Pseudogenes prediction was performed using Pseudofinder (v1.0)68 on each MAG. The genomic data sets were filtered excluding pseudogenes from the subsequent analyses. To compare the genomic content of obtained MAGs and representative species’ genomes of each genus (Ehrlichia and Anaplasma), Single Copy Orthologs (SCOs) were identified using OrthoFinder (v2.3.12)69, then SCO lists were retrieved on a R environment to build Venn diagrams using the ‘VennDiagram’ R package70. Ankyrin (ANK) domains and porin proteins from the OMP1 superfamily were identified using the NCBI Conserved Domains Database (CDD, https://www.ncbi.nlm.nih.gov/Structure/cdd) and the SMART database (http://smart.embl-heidelberg.de/). A select number of Prokka-translated proteins underwent this process, initiated by a preliminary BLASTp search based on ANK-containing proteins and OMP1 homologs from reference genomes as queries (Anaplasma phagocytophilum (strain HZ, CP006617) and Ehrlichia chaffeensis (strain West Paces, CP007480)).
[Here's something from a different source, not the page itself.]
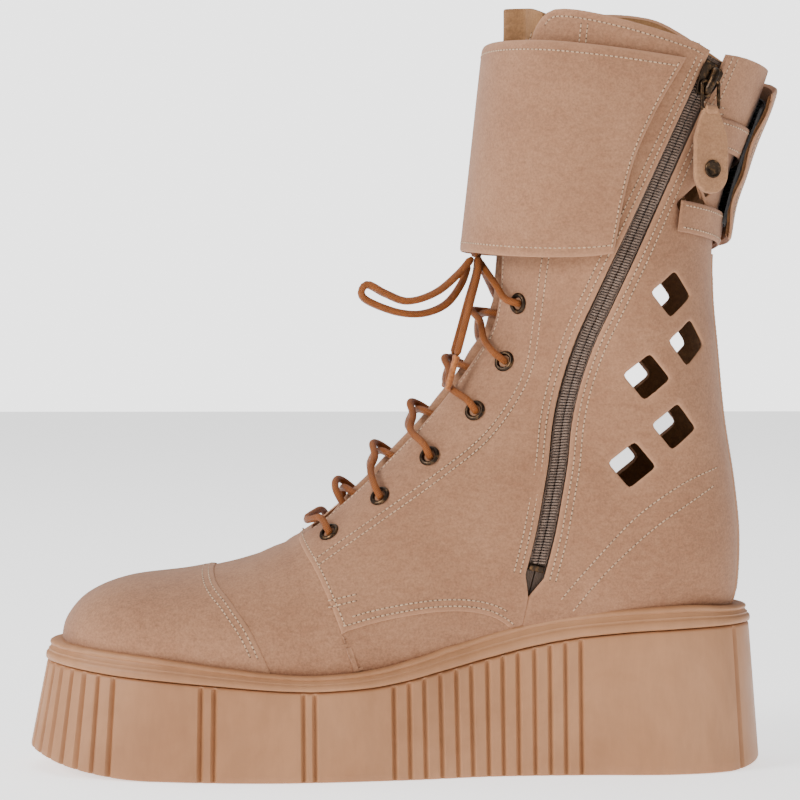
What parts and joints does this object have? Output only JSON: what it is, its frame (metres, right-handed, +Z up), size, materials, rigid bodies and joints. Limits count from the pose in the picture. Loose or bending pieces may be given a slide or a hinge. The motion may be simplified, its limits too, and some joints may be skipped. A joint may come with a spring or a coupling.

All designated proteins were subsequently subjected to testing. Genes encoding for other outer membrane proteins, secretion systems, and effector proteins were detected and retrieved using OrthoFinder and a combination of BLASTn, BLASTp, and tBLASTn.

Phylogenomics

SCOs shared by the obtained MAGs and representative species’ genomes of each genus (Ehrlichia and Anaplasma) were identified using Orthofinder, then aligned with MAFFT (v7.450)71 and poorly aligned positions were removed using trimAl (v1.2rev59)72 prior to concatenation of individual alignments with AMAS (v1.01)73. Finally, the most suitable evolutionary model was determined using modeltest-ng (v0.1.5)74 according to the Akaike information criterion and maximum likelihood (ML) trees were inferred using RAxML (v8.2.9)75 with 1,000 bootstrap replicates. Free silhouette images used in figures were from the PhyloPic database (https://www.phylopic.org/).

Reporting summary

Further information on research design is available in the Nature Portfolio Reporting Summary linked to this article.